By Arvind Saraf
There’s an old saying that goes, “You can’t improve what you can’t measure.” That’s why AI is making such an impact on data-heavy industries. But should AI be used to measure machines or humans? Let’s take a close look at one industry, manufacturing, where machines have been extensively measured for years, while humans have not been measured effectively.
While there is an abundant discourse about how artificial intelligence is transforming the way manufacturers source data and analytics to understand and address some of the biggest issues they have been facing when it comes to machines, very little has been discussed about a large pool of data that has been inaccessible for more than a century– actions performed by humans.
Despite all the hype surrounding automation and robotics in manufacturing, the simple fact is that humans still do the bulk of labour on assembly lines. A closer look at the numbers clearly indicates that it will take at least a 100 years before automation is more abundant than humans in manufacturing. A recent survey shows that up to 72 per cent of manufacturing tasks are still performed by humans and 71 percent of the value created by the operation comes from human actions. This figure is not surprising when you consider the cognitive ability, adaptability and dexterity humans bring to the table.
However, human activity on manufacturing lines has effectively remained invisible to analytics. Trying to harness this invaluable data, let alone put it to good use, has long been a challenge. Unlocking this data becomes all the more significant when you realise that almost 340 million humans, (according to a Goldman Sachs Research,) are still employed across various plants. This data further lends weight to the argument that human performance analytics is a clear requirement for success in manufacturing for the foreseeable future.
The limitations of time and motion studies
The conventional methods to monitor human output using stopwatches or physical observation are fraught with several limitations. This process is time-consuming, labor-intensive, susceptible to observational bias, does not record behavioural data accurately and can lead to incomplete documentation and analysis. Besides, these processes can only measure the length of time it takes to complete the process and fail to observe other variables that need measuring, such as process adherence and output quality. Such limitations make it difficult for companies to make accurate assessments relevant to the performance and efficiency of their people and processes followed — and therefore make smart decisions about staffing, production, training and more.
Adding to the challenge is the sheer complexity of human actions. This is especially true for manufacturing. Although it seems like a simple task, to mount a circuit board, for example, there are several steps involved, making the process vulnerable to variability. The aforementioned survey points out that 73 percent of the variability on factory floors comes from human workers and not machines. While a robot can be programmed to do a job a thousand times without variation, the human output will vary in terms of quality, duration taken and more. The output could also differ from person to person, as no two people are the same.

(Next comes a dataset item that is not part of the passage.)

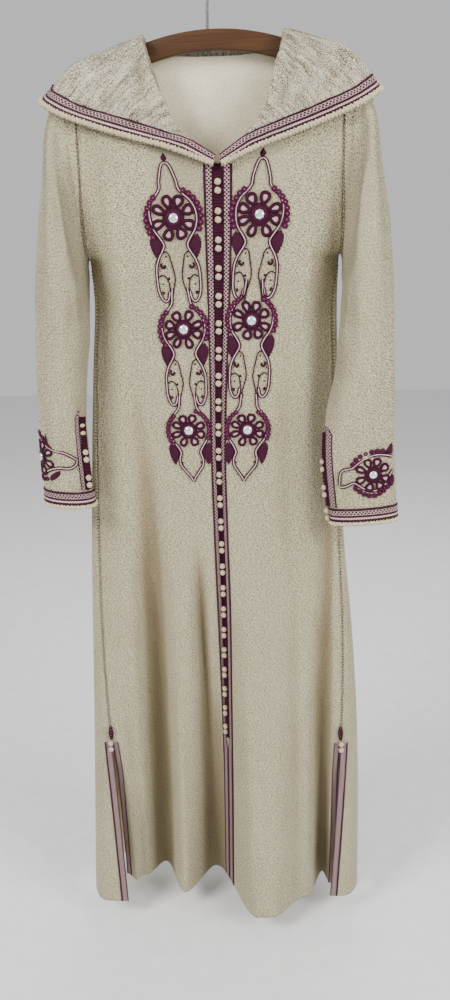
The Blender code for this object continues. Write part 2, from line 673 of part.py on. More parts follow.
def build_placket(fronts):
    heights = -fronts[1][:, 0, 2]
    last = FIRST_PAIR + (BUTTON_PAIRS - 1) * PAIR_PITCH + 0.02
    for side in (-1, 1):
        grid = pull_in(fronts[side][:, 1:3], 4 * GAP)
        laid_on("placket_braid_" + side_name(side), grid, GAP, BRAIDED, flip=side < 0)
    closed = np.flatnonzero(heights < last)
    middle = (fronts[-1][closed, :1] + fronts[1][closed, :1]) / 2
    strip = np.concatenate([fronts[-1][closed, 1:2], middle, fronts[1][closed, 1:2]], 1)
    laid_on("placket_loops", strip, 2 * GAP, PURPLE)
    mesh = knot_pair_mesh()
    for i in range(BUTTON_PAIRS):
        down = FIRST_PAIR + i * PAIR_PITCH
        x = float(read(PLACKET, "down", "line", down))
        high, face, low = (knot_seat(x, d) for d in (down - KNOT_APART, down, down + KNOT_APART))
        y = min(face, (high + low) / 2) - GAP - KNOT_DEPTH
        lean = math.atan2(low - high, 2 * KNOT_APART)
        knot_pair(f"button_pair_{i + 1:02d}", mesh, (x, y, -down), lean=lean)
    return mesh


def pull_in(grid, gap):
    """A two-column grid with its first column moved a gap towards its second."""
    grid = grid.copy()
    step = grid[:, 1] - grid[:, 0]
    grid[:, 0] += step * gap / np.linalg.norm(step, axis=1, keepdims=True)
    return grid


def build_slits(fronts, back, mesh):
    for side in (-1, 1):
        name = side_name(side)
        heights = -fronts[side][:, -1, 2]
        rows = np.flatnonzero(heights > SLIT_TOP - 0.001)
        laid_on("slit_braid_front_" + name, fronts[side][rows][:, -2:], GAP, BRAIDED, flip=side < 0)
        edge = back[rows][:, :3] if side < 0 else back[rows][:, -3:]
        laid_on("slit_braid_back_" + name, edge, GAP, BRAIDED, flip=True)
        x, y = float(seam_x(side, SLIT_TOP)), float(seam_y(side, SLIT_TOP))
        out = BRAID + 2 * GAP + SLIT_KNOT_OUT[side] * KNOT_RADIUS
        knot_pair("slit_knot_" + name, mesh, (x, y - out, -SLIT_TOP - 0.006))


def build_sleeves(mesh):
    """Each sleeve with its cuff braid, the strip of loops along its cuff slit and the knots on the strip."""
    for side in (-1, 1):
        name, flip = side_name(side), side > 0
        grid = sleeve_grid(side)
        cloth("sleeve_" + name, grid, CLOTH, wrap=True, flip=flip)
        outside = moved_out(grid, GAP, wrap=True, flip=flip)
        first, last = CUFF_STRIP
        around = np.arange(last, first + 1 + grid.shape[1]) % grid.shape[1]
        cloth("cuff_band_" + name, outside[-2:][:, around], BRAIDED, flip=flip, wall=BRAID, grow=1.0)
        strip = pull_in(outside[-CUFF_STRIP_ROWS:, first:last + 1], 3 * GAP)
        strip = pull_in(strip[:, ::-1], 3 * GAP)[:, ::-1]
        cloth("cuff_loops_" + name, strip, PURPLE, flip=flip, wall=BRAID, grow=1.0)
        face = moved_out(grid, 2 * GAP + BRAID + CUFF_KNOT_OUT[side] * KNOT_RADIUS, wrap=True, flip=flip)
        line = np.array([[np.interp(CUFF_KNOT_COLUMN[side], range(len(row)), row[:, k]) for k in range(3)]
                         for row in face[-CUFF_STRIP_ROWS:]])
        for i, down in enumerate(CUFF_KNOTS[side]):
            high, low = ([np.interp(d, -line[:, 2], line[:, k]) for k in range(2)]
                         for d in (down - KNOT_APART, down + KNOT_APART))
            tilt = math.atan2(high[0] - low[0], 2 * KNOT_APART)
            middle = ((high[0] + low[0]) / 2, (high[1] + low[1]) / 2, -down)
            knot_pair(f"cuff_knot_{name}_{i + 1}", mesh, middle, tilt)


def build_hood():
    grid = hood_grid()
    cloth("hood", grid, CLOTH)
    laid_on("hood_trim", grid[:, -3:], GAP, BRAIDED)


for old in list(bpy.data.objects):
    bpy.data.objects.remove(old)
PARTS = bpy.data.collections.new("djellaba")
CUTTERS = bpy.data.collections.new("cutters")
bpy.context.scene.collection.children.link(PARTS)
bpy.context.scene.collection.children.link(CUTTERS)
CLOTH = material("cream cloth", (0.62, 0.55, 0.41), 0.7)
BRAIDED = material("pink and purple braid", (0.36, 0.16, 0.26), 0.6)
PURPLE = material("purple thread", (0.12, 0.012, 0.06), 0.5)
CREAM_CORD = material("cream cord", (0.66, 0.60, 0.48), 0.6)
WOOD = material("varnished wood", (0.20, 0.09, 0.035), 0.4)
METAL = material("dark wire", (0.08, 0.08, 0.085), 0.35, 1.0)

FRONTS, BACK = build_body()
KNOT = build_placket(FRONTS)
build_slits(FRONTS, BACK, KNOT)
build_sleeves(KNOT)
build_hood()
hanger_bar()
hanger_hook()
for i in range(6):
    label = side_name(MEDALLIONS["column"][i])
    medallion(f"medallion_{label}_{i % 3 + 1}", *(float(MEDALLIONS[c][i]) for c in ("x", "down", "radius")))
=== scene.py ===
"""The looks of a woman's hooded djellaba on an arched wooden hanger, with its braids, cords and knots.

Metres, +Z up, the front faces -Y. The origin is the inside top of the hanger's hook, and "down" is
metres below it. A side is -1 for the left and 1 for the right, as seen from the front.
"""
import math

import bpy
import numpy as np
from mathutils import Matrix, Vector


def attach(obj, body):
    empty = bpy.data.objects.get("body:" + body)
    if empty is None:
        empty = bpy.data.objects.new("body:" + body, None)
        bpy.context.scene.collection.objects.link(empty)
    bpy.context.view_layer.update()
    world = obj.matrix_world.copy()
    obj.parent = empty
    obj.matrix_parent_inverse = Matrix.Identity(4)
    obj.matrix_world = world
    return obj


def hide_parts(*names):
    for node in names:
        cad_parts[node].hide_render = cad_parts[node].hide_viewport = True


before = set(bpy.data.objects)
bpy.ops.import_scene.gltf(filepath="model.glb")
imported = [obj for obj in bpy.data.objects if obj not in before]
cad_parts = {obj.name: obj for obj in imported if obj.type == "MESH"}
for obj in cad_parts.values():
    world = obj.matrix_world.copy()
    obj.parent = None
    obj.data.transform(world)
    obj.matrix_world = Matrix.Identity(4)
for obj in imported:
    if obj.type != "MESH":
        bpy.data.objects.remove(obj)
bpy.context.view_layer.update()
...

AI provides extensive data — and insights —on human actions
So, how can manufacturers address this issue? As it stands now, video is the best way to capture this information in raw format. And thanks to breakthrough innovations in advanced data analytics techniques, such as computer vision and machine learning, manufacturers now have the ability to gather such footage in real-time, as well as associated data, which can be shared across the board from line workers to plant managers to improve efficiency. This has not only made huge impacts on process optimisation but has opened new avenues for the acquisition of data and meaningful insights on manual assembly.
AI at work in the factory
Standardised work is the gold standard in manufacturing: it’s the way to complete a process that optimizes efficiency and quality. Many manufacturers struggle to ensure standardised work is being followed on every station, through every shift. That’s where AI plays a key role. Advanced computer vision algorithms can be used to validate and measure critical elements of manual production lines using proprietary action recognition technology. This technology learns a line’s standardised work instructions and observes workers as they perform steps, identifying any deviations in the manufacturing process like missing a key step or an out-of-sequence action by their workers. In some instances the line associate is notified right away; in others, the video is used for training purposes. This helps minimise production defects.
Here’s another example where AI can observe humans to benefit manufacturers. Every discrete assembly line experiences bottlenecks, where one station is slower than the others and lowers productivity across the line. Today, manufacturers use time and motion studies or simple observation to determine the cause of bottlenecks, but it is very imprecise. For example, on an assembly line, it may look like station three is the bottleneck, but a materials shortage at station two may be the real culprit, which isn’t fully evident at a glance. However, a consolidated view of objective data for the entire line makes these hidden causes much easier to discern. With this powerful information, manufacturers will have the ability to make important decisions like providing additional training to the line associate at station two or improving material flow, so as to reduce the downstream delay. AI allows continuous automated measuring of this data over time, allowing to track any operator-specific areas of improvement.
So, to answer the question – “What should AI measure, humans or machines?” The two are not mutually exclusive. It’s important for manufacturers to have a clear picture of what’s happening with the machines in their factory, but it’s also critical to address that human-shaped blind spot that has existed on the assembly line for over a century. And to do that adequately, AI is an excellent tool because of its ability to process every action, turn it into data and present clear analytics and insights to the manufacturers when and where they need them most.